Data-driven marketing is the practice of using customer data, behavioral signals, and analytics to inform and optimize every marketing decision. It replaces assumption-based planning with evidence-based strategy across targeting, messaging, channel selection, and budget allocation.
How much can data-driven marketing improve ROI?
Companies applying data-driven strategies report 5 to 8 times ROI on marketing spend and revenue uplift of 5 to 15% from personalization alone. Acquisition costs drop by up to 50% compared to traditional approaches.
Why do most data-driven marketing efforts fail?
Most failures trace back to organizational behavior, not technology. When marketing plans remain unchanged despite data, the organization has a reporting culture rather than a data-driven one.
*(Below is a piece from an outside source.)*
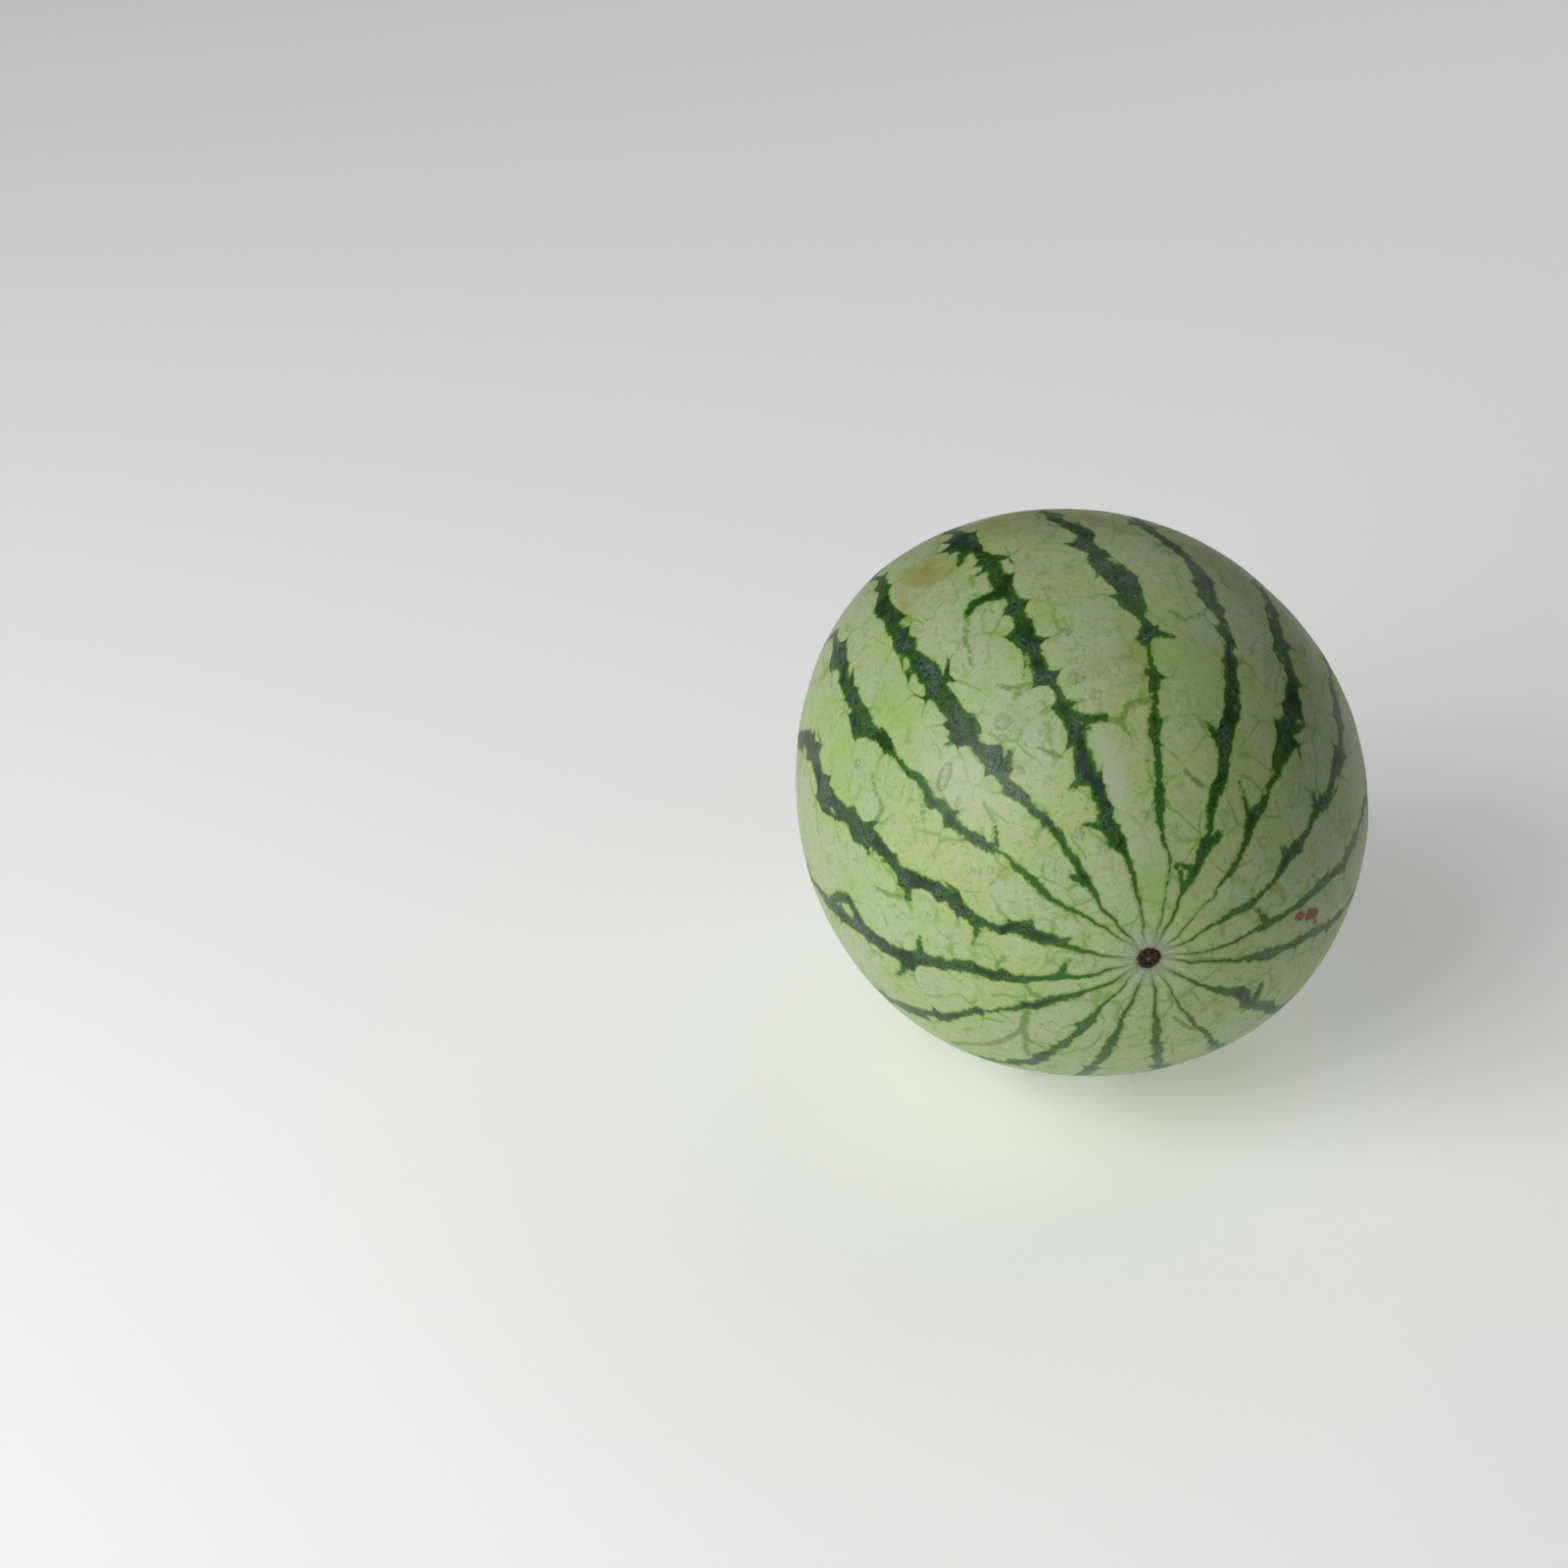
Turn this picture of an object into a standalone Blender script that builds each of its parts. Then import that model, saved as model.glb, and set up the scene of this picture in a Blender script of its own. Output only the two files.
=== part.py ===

Acting on data requires leadership willingness to reallocate resources based on evidence.
What data do you need to start data-driven marketing?
First-party data from your CRM, website analytics, and email platform is sufficient to begin. Unified customer profiles built from these sources provide the behavioral and transactional signals needed for segmentation, personalization, and attribution without requiring expensive third-party data.
How long does it take to see results from data-driven marketing?
Initial improvements in targeting efficiency and campaign performance are typically visible within 60 to 90 days of implementing structured measurement and testing. The compounding advantage from an experimental culture builds over 12 to 18 months as institutional learning accumulates.